La disciplina delle manovre a marcia indietro é poi riportata dall’art. 154 Cod. Strada, in base al quale gli utenti della strada che intendano eseguire manovre di retromarcia devono “assicurarsi di poter effettuare la manovra senza creare pericolo o intralcio agli altri utenti della strada, tenendo conto della posizione, distanza, direzione di essi”.

Nel caso di specie, era di tutta evidenza che la manovra a marcia indietro eseguita dall’imputato, con un veicolo che per le sue caratteristiche non consentiva una visuale adeguata, doveva essere effettuata, proprio per la sua difficoltà, con particolare attenzione ed anche – come correttamente osservato nella sentenza impugnata – avvalendosi dell’ausilio di terzi, anche in considerazione del fatto che la presenza di pedoni sul percorso stradale da compiere in retromarcia (al pari dei possibili spostamenti dei pedoni stessi) non costituisce certo eventualità eccezionale e imprevedibile, fatti salvi quei movimenti che, per la loro oggettiva repentinità e peculiarità, non possano essere previsti ed evitati dal conducente.

Dunque non esimeva da colpe, né ne diminuiva il grado, la circostanza che il furgone condotto dal ricorrente fosse chiuso, dotato di scarsa visuale sulla parte posteriore e privo di strumenti idonei a monitorare il percorso in retromarcia; anzi, tale condizione avrebbe imposto un livello maggiore di prudenza al conducente del furgone, che – ove adottato – lo avrebbe messo nelle condizioni di monitorare la posizione e i movimenti della vittima. In presenza di tali condizioni – dalle quali risulta evidente che, contrariamente a quanto affermato nel ricorso, la sentenza impugnata aveva individuato correttamente il comportamento alternativo diligente che l’automobilista avrebbe dovuto osservare nell’occorso – non assumevano rilievo i piccoli spostamenti che, secondo alcune fonti di prova, la vittima avrebbe effettuato prima dell’impatto: piccoli spostamenti ai quali, invero, il ricorrente faceva un riferimento affatto generico e inidoneo a descriverne la rilevanza causale o concausale, atteso che non era dato conoscere né in quale direzione la donna si fosse mossa, né se i predetti movimenti fossero così repentini rispetto alla marcia indietro del furgone da non consentire all’imputato di evitare tempestivamente l’impatto.

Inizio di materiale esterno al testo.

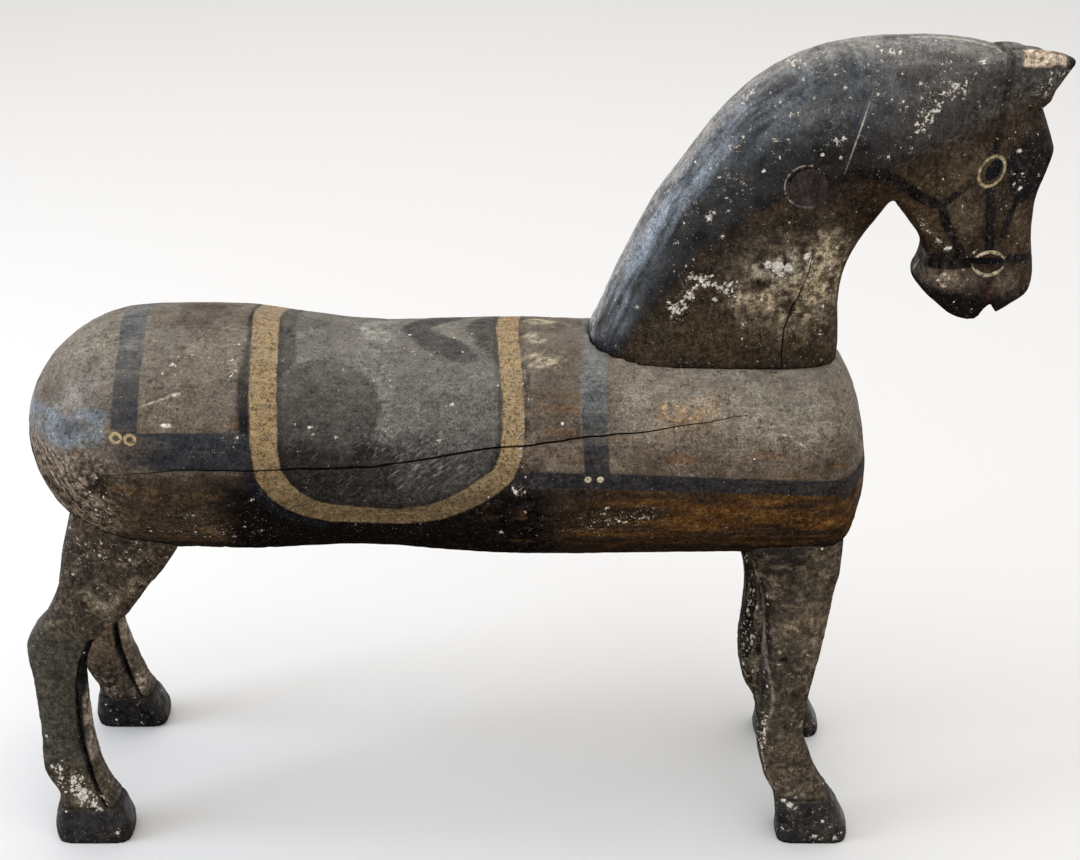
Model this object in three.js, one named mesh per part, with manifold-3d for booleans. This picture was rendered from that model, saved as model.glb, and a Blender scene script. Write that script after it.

L’assenza di elementi deponenti per un qualsivoglia inserimento rilevante della condotta della vittima nella serie causale che portò al suo investimento rendeva infondate le censure del ricorrente non solo con riguardo alla sussistenza della sua responsabilità per il reato contestato, ma anche con riguardo alla configurabilità dell’attenuante ad effetto speciale di cui all’art. 589-bis comma 7 cod.pen., che é configurabile nel caso in cui sia accertato il concorso di colpa, anche minimo, della vittima: concorso che, per quanto detto, in assenza di elementi descrittivi precisi e circostanziati dei movimenti della vittima sotto il profilo spazio- temporale, non risultava nella specie oggettivamente riconducibile ad alcun comportamento idoneo a interagire, anche solo in minima parte, con il deficit di attenzione e di prudenza dell’imputato.